Exercise description — Quote, without change, all of the lines that follow.

——

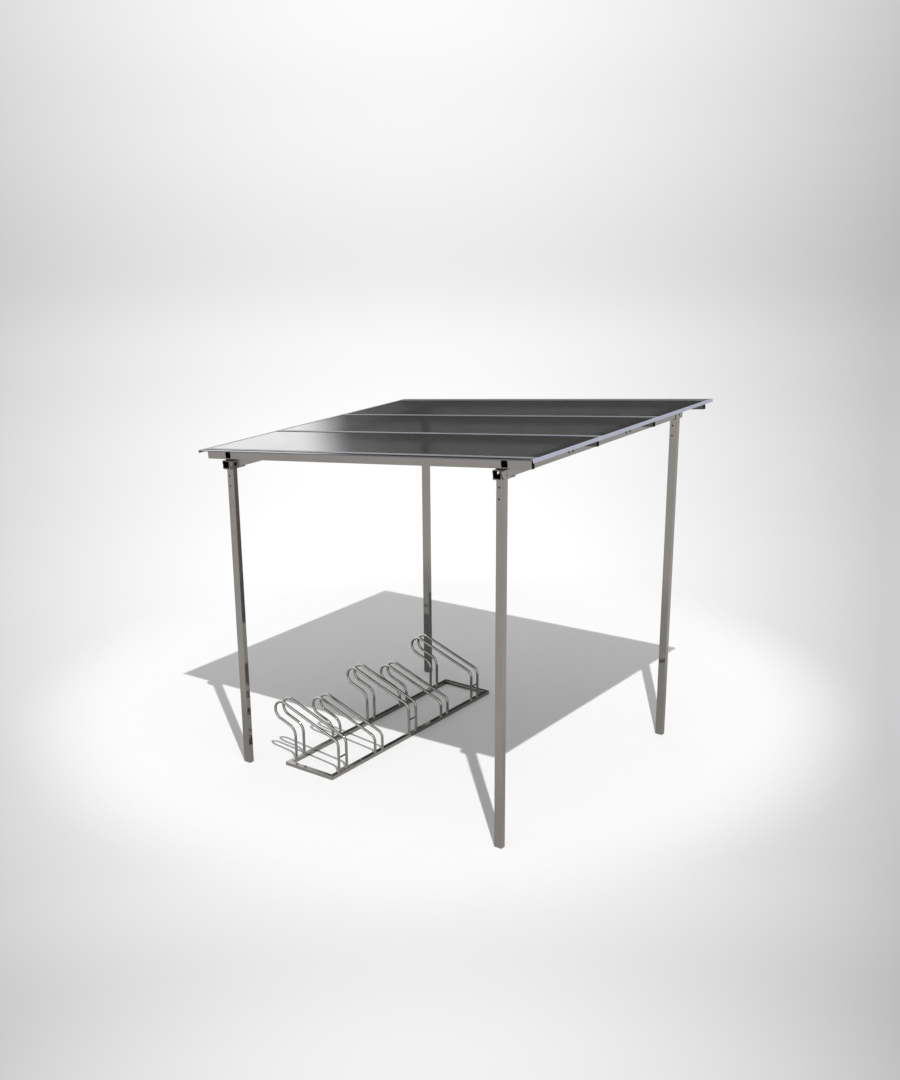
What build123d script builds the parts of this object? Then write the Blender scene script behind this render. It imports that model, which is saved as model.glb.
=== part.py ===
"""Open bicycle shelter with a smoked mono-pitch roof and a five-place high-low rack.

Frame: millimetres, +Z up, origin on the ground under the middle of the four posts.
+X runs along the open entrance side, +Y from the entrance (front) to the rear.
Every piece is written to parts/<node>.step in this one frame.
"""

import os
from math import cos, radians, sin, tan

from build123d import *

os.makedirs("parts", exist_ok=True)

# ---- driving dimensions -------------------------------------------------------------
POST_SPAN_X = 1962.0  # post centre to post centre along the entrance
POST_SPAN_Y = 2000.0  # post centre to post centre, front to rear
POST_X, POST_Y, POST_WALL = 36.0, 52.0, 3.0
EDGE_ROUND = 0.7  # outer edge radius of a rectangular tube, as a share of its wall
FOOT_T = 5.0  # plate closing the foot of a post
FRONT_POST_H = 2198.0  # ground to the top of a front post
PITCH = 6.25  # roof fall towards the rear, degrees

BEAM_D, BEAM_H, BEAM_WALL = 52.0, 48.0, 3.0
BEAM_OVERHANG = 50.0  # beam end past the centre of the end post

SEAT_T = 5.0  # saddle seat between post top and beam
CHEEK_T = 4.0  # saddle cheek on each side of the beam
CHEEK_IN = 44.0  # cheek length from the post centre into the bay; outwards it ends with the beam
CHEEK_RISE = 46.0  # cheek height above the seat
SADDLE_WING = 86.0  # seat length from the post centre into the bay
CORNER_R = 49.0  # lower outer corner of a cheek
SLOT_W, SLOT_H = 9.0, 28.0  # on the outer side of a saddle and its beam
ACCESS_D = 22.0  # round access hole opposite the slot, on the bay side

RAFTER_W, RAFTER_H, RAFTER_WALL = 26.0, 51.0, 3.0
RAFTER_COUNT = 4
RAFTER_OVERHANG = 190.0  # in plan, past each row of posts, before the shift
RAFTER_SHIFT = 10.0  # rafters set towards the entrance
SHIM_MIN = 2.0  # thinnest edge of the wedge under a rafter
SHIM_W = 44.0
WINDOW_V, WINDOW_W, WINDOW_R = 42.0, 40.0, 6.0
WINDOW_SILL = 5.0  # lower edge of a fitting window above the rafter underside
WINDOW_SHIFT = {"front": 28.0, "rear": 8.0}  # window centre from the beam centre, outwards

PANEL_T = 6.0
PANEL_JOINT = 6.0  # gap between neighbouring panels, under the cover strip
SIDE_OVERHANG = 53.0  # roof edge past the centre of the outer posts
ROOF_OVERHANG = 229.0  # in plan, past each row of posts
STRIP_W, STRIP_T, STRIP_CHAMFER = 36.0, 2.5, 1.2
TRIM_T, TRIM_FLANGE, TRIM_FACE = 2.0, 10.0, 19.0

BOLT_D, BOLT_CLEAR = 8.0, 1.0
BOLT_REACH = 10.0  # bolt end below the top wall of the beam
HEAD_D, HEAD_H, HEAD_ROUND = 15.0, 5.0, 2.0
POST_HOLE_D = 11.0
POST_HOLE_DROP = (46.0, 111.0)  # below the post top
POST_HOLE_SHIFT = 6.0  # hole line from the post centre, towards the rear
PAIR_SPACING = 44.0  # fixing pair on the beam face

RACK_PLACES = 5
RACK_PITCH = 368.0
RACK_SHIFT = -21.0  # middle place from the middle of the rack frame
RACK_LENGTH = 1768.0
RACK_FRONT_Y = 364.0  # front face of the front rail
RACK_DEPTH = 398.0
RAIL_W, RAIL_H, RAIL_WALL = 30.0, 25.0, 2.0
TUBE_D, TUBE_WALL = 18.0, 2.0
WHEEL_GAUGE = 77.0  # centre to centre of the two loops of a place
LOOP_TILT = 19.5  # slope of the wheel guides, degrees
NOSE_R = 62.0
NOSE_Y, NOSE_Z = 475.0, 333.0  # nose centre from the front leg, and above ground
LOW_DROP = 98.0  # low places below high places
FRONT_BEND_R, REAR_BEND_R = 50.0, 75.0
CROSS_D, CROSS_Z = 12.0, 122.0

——

Full output —
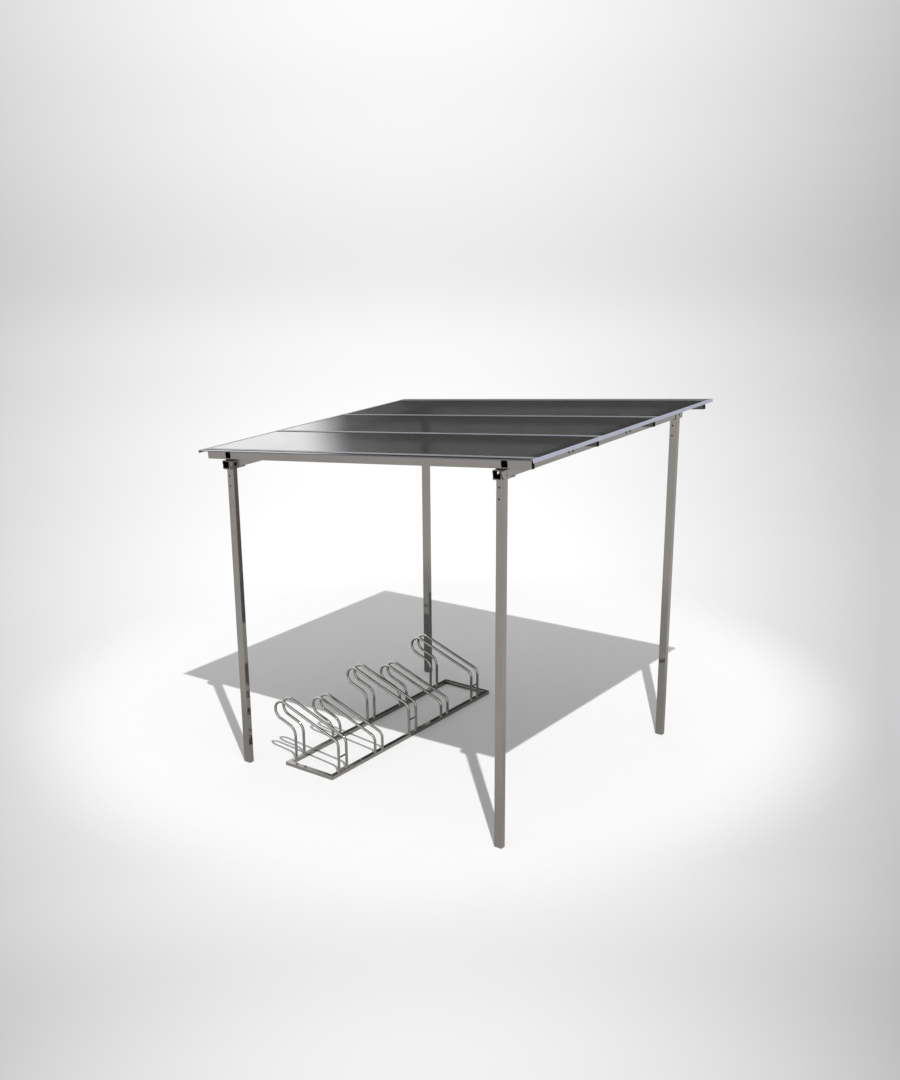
What build123d script builds the parts of this object? Then write the Blender scene script behind this render. It imports that model, which is saved as model.glb.
=== part.py ===
"""Open bicycle shelter with a smoked mono-pitch roof and a five-place high-low rack.

Frame: millimetres, +Z up, origin on the ground under the middle of the four posts.
+X runs along the open entrance side, +Y from the entrance (front) to the rear.
Every piece is written to parts/<node>.step in this one frame.
"""

import os
from math import cos, radians, sin, tan

from build123d import *

os.makedirs("parts", exist_ok=True)

# ---- driving dimensions -------------------------------------------------------------
POST_SPAN_X = 1962.0  # post centre to post centre along the entrance
POST_SPAN_Y = 2000.0  # post centre to post centre, front to rear
POST_X, POST_Y, POST_WALL = 36.0, 52.0, 3.0
EDGE_ROUND = 0.7  # outer edge radius of a rectangular tube, as a share of its wall
FOOT_T = 5.0  # plate closing the foot of a post
FRONT_POST_H = 2198.0  # ground to the top of a front post
PITCH = 6.25  # roof fall towards the rear, degrees

BEAM_D, BEAM_H, BEAM_WALL = 52.0, 48.0, 3.0
BEAM_OVERHANG = 50.0  # beam end past the centre of the end post

SEAT_T = 5.0  # saddle seat between post top and beam
CHEEK_T = 4.0  # saddle cheek on each side of the beam
CHEEK_IN = 44.0  # cheek length from the post centre into the bay; outwards it ends with the beam
CHEEK_RISE = 46.0  # cheek height above the seat
SADDLE_WING = 86.0  # seat length from the post centre into the bay
CORNER_R = 49.0  # lower outer corner of a cheek
SLOT_W, SLOT_H = 9.0, 28.0  # on the outer side of a saddle and its beam
ACCESS_D = 22.0  # round access hole opposite the slot, on the bay side

RAFTER_W, RAFTER_H, RAFTER_WALL = 26.0, 51.0, 3.0
RAFTER_COUNT = 4
RAFTER_OVERHANG = 190.0  # in plan, past each row of posts, before the shift
RAFTER_SHIFT = 10.0  # rafters set towards the entrance
SHIM_MIN = 2.0  # thinnest edge of the wedge under a rafter
SHIM_W = 44.0
WINDOW_V, WINDOW_W, WINDOW_R = 42.0, 40.0, 6.0
WINDOW_SILL = 5.0  # lower edge of a fitting window above the rafter underside
WINDOW_SHIFT = {"front": 28.0, "rear": 8.0}  # window centre from the beam centre, outwards

PANEL_T = 6.0
PANEL_JOINT = 6.0  # gap between neighbouring panels, under the cover strip
SIDE_OVERHANG = 53.0  # roof edge past the centre of the outer posts
ROOF_OVERHANG = 229.0  # in plan, past each row of posts
STRIP_W, STRIP_T, STRIP_CHAMFER = 36.0, 2.5, 1.2
TRIM_T, TRIM_FLANGE, TRIM_FACE = 2.0, 10.0, 19.0

BOLT_D, BOLT_CLEAR = 8.0, 1.0
BOLT_REACH = 10.0  # bolt end below the top wall of the beam
HEAD_D, HEAD_H, HEAD_ROUND = 15.0, 5.0, 2.0
POST_HOLE_D = 11.0
POST_HOLE_DROP = (46.0, 111.0)  # below the post top
POST_HOLE_SHIFT = 6.0  # hole line from the post centre, towards the rear
PAIR_SPACING = 44.0  # fixing pair on the beam face

RACK_PLACES = 5
RACK_PITCH = 368.0
RACK_SHIFT = -21.0  # middle place from the middle of the rack frame
RACK_LENGTH = 1768.0
RACK_FRONT_Y = 364.0  # front face of the front rail
RACK_DEPTH = 398.0
RAIL_W, RAIL_H, RAIL_WALL = 30.0, 25.0, 2.0
TUBE_D, TUBE_WALL = 18.0, 2.0
WHEEL_GAUGE = 77.0  # centre to centre of the two loops of a place
LOOP_TILT = 19.5  # slope of the wheel guides, degrees
NOSE_R = 62.0
NOSE_Y, NOSE_Z = 475.0, 333.0  # nose centre from the front leg, and above ground
LOW_DROP = 98.0  # low places below high places
FRONT_BEND_R, REAR_BEND_R = 50.0, 75.0
CROSS_D, CROSS_Z = 12.0, 122.0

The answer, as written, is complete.